Looks like I've discovered something else worth mentioning about daily and weekly missions.

According to My Nintendo FAQ, daily missions will reset at every midnight based on the time zone you set. As for the weekly missions, they reset on every Monday at midnight.


I also finally exchanged my platinum points for that Twilight Princess Picross game, which is a pretty addictive game despite its very simplistic premise. I already own WarioWare: Touched! in form of DS Game Card, as well of the discounted games. The time-limited Miitomo costume and exclusive 3DS themes aren't catching my interest, especially when the next set of platinum discounts might potentially worth spending those points for.
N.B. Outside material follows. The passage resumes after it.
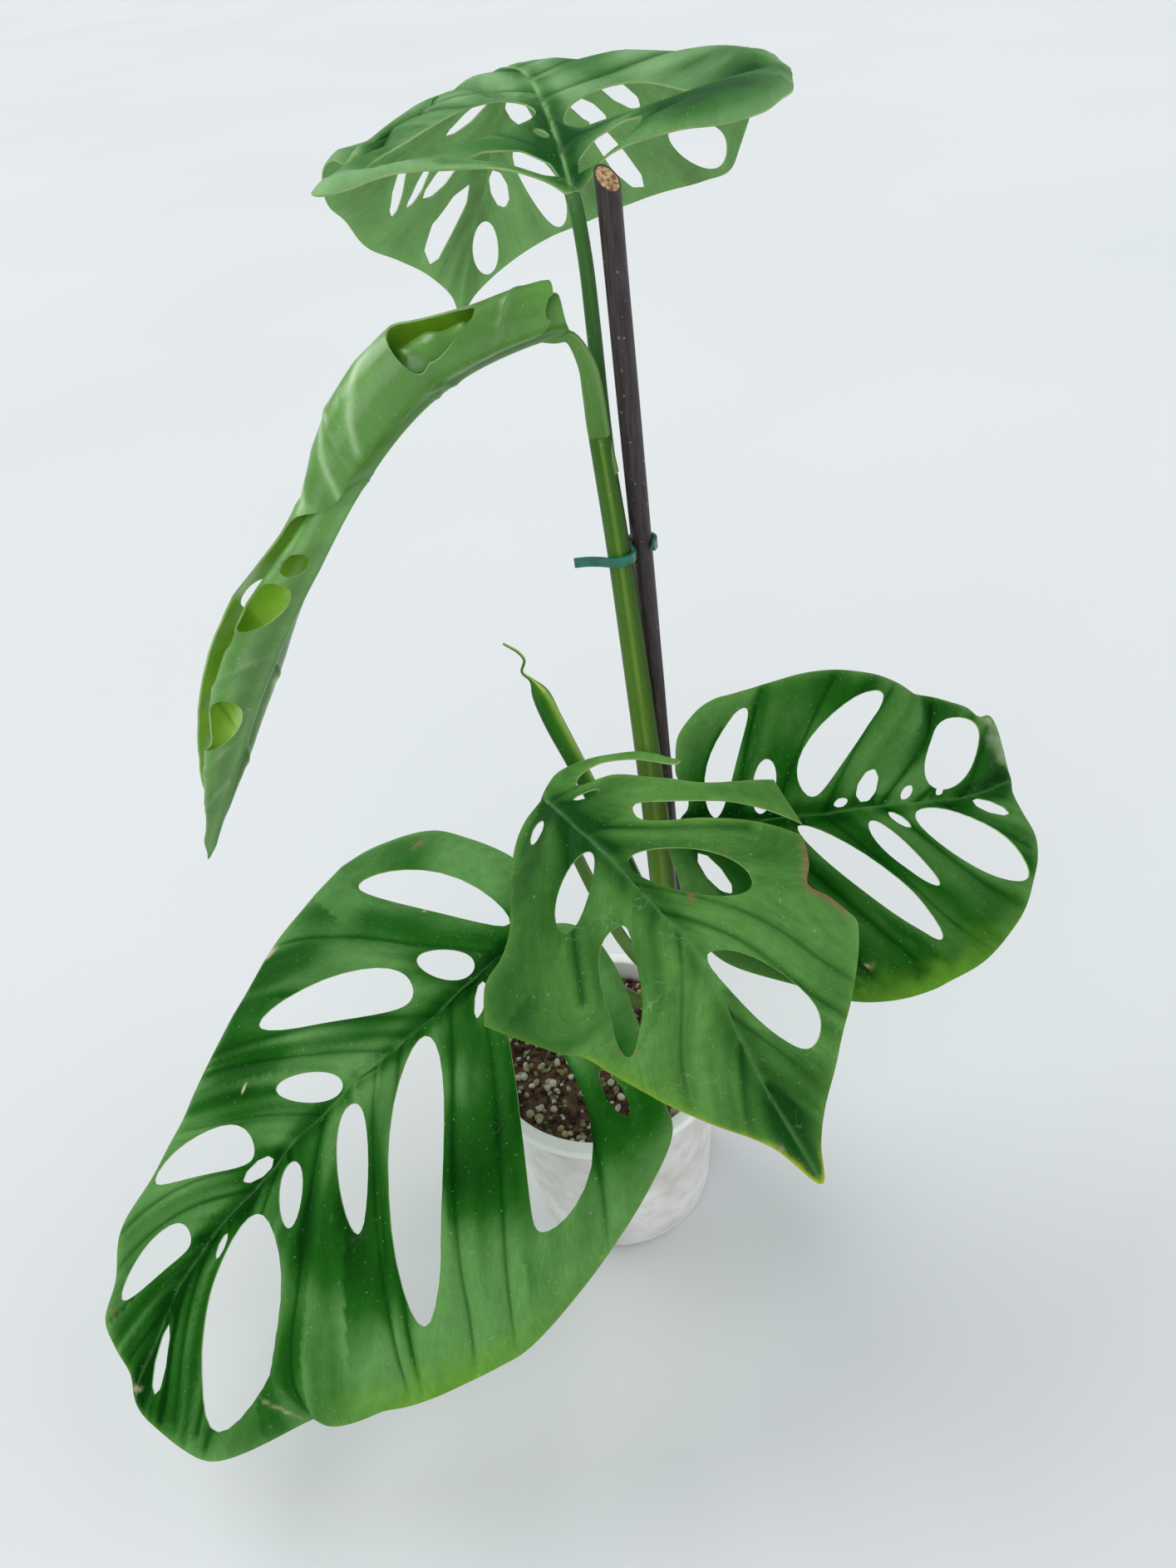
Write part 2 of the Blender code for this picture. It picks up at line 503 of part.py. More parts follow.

Gotta save those precious platinum points for now.


----------



## SolarInferno (Apr 7, 2016)

I try to login with my Club Nintendo account, and now I just get the message "The email address you have entered is already registered. Registration cannot be completed." Anyone else had the same problem and resolved it? I did sign up for the Miitomo thing a few months back, and I followed the email link to login and redeem the points.


----------



## bloomwaker (Apr 8, 2016)

I've never seen that happen, sorry. ;; Contact Nintendo, maybe? 
I used my NNID to sign up for a My.Nintendo account. 






These things accumulate more quickly than I expected.


----------



## Justin (Apr 8, 2016)

Heads up that games on sale give you the gold points for the full price of the game. There's currently a big sale going on the eShop right now which makes for a great opportunity to abuse this. Grabbed Ducktales for $5 with 20 points!

http://www.nintendo.com/games/sales-and-deals


----------



## Reindeer (Apr 8, 2016)

Justin said:


> Heads up that games on sale give you the gold points for the full price of the game. There's currently a big sale going on the eShop right now which makes for a great opportunity to abuse this. Grabbed Ducktales for $5 with 20 points!
> 
> http://www.nintendo.com/games/sales-and-deals


Neat. If I see games on sale that I want I'll definitely take advantage of this.
I just hope it won't be a game that I regret buying digital like Bravely Default.


----------



## Alienfish (Apr 8, 2016)

Haven't checked it out yet but seems they actually doing it more 'world-wide' this time since you can get it in Sweden too. I guess that's why they don't have physical gifts and stuff, I don't know why we never had it official here.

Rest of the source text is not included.